But I think I may tweak that before I go porting :)
pmichaud well, even the multi-return was effectively creating an aggregate PMC these days to hold the return values (which didn't used to be the case when I first came up with the approach :-) 13:51
jnthn True
Porting ouch: I discovered EXPR is still in PIR.
I guess I kinda knew...just didn't think about it until recently :)
nwc10 EXPR?
jnthn nwc10: OPP 13:52
Uh, that was terse :)
The operator precedence parser
I guess it's only so much PIR, and we have native lexicals in NQP now too.
So it's not so bad to switch over.
nwc10 put it as a quest on play-perl.org and see who bites? :-) 13:53
arnsholt I came across another chunk of Q:PIR the other day, I didn't quite get around to fixing it (and was a bit reluctant to, since it's likely not very well covered by tests) 13:54
masak actually, it sounds like a fun task.
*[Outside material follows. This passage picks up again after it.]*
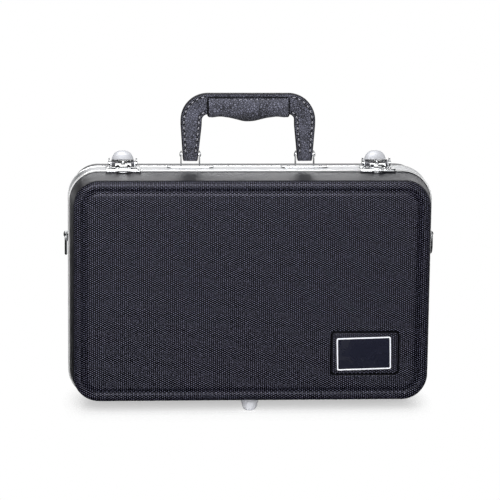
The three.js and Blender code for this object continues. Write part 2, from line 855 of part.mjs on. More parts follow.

are there tests explicitly for EXPR somewhere?
arnsholt Well, there's NQP and there's Rakudo O:) 13:55
jnthn masak: No, but if you break it you'll know very quickly ;)
pmichaud note that EXPR in pir is derived from EXPR in STD.pm :-)
er, STD.pm6
jnthn Yes, that makes me think it shouldn't be too bad to port :) 13:56
Anyway, I won't hit that for a week or so, I doubt.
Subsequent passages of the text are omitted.